The Patron of the CCJ was Queen Elizabeth II and she was succeeded by King Charles III in May 2024. The CCJ has a number of Presidents who in 2024 were the Archbishop of Canterbury Cardinal Archbishop of Westminster, the Archbishop of Thyateira and Great Britain, the Chief Rabbi of the United Hebrew Congregations of the Commonwealth, the Moderator of the Free Churches, the Spiritual Head, Spanish and Portuguese Jews’ Congregation, Chief Executive, Liberal Judaism and Rev Fiona Smith the Principal Clerk of the General Assembly of the Church of Scotland.

== "Children of One God" ==
In 1992 Marcus Braybrooke, a former executive director of CCJ, published A History of the Council of Christians and Jews: Children of One God which has been described as "the essential locus classicus" for the history of the Councils origins and development during its first fifty years. The Tablet in its review commented:
With an index, a body of footnotes, pages of photographs, several appendices and a well-researched, well-documented text, it is a valuable resource for any student. But the approach the author has chosen and his very conscientiousness are both a strength and a weakness. Some of the material makes compelling reading, but there are pages which, inevitably, are of interest primarily to the specialist.

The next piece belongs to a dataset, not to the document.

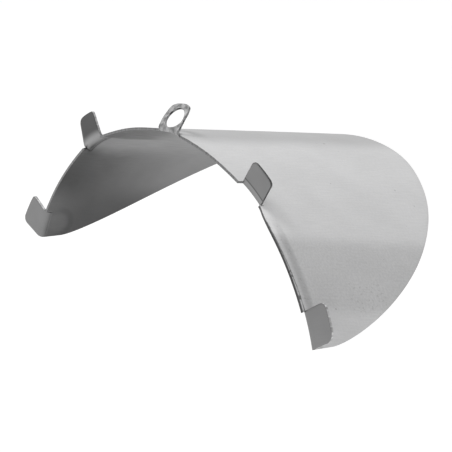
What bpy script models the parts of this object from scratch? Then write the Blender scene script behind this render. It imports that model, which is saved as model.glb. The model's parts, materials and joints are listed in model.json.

The Catholic Herald in its review commented:
To members of the council, this book will be a most helpful account of the origins and history of the movement which has held them enthralled ever since they joined it. To others it will be an eye opener, but regrettably there will be many Christians and Jews who will still not want to know in case their prejudices are disturbed. The author has written a factual account of the growth of the Council of Christians and Jews from its birth in 1941 up to the present. It is obviously meticulously researched, in great detail, and gives no all over golden picture.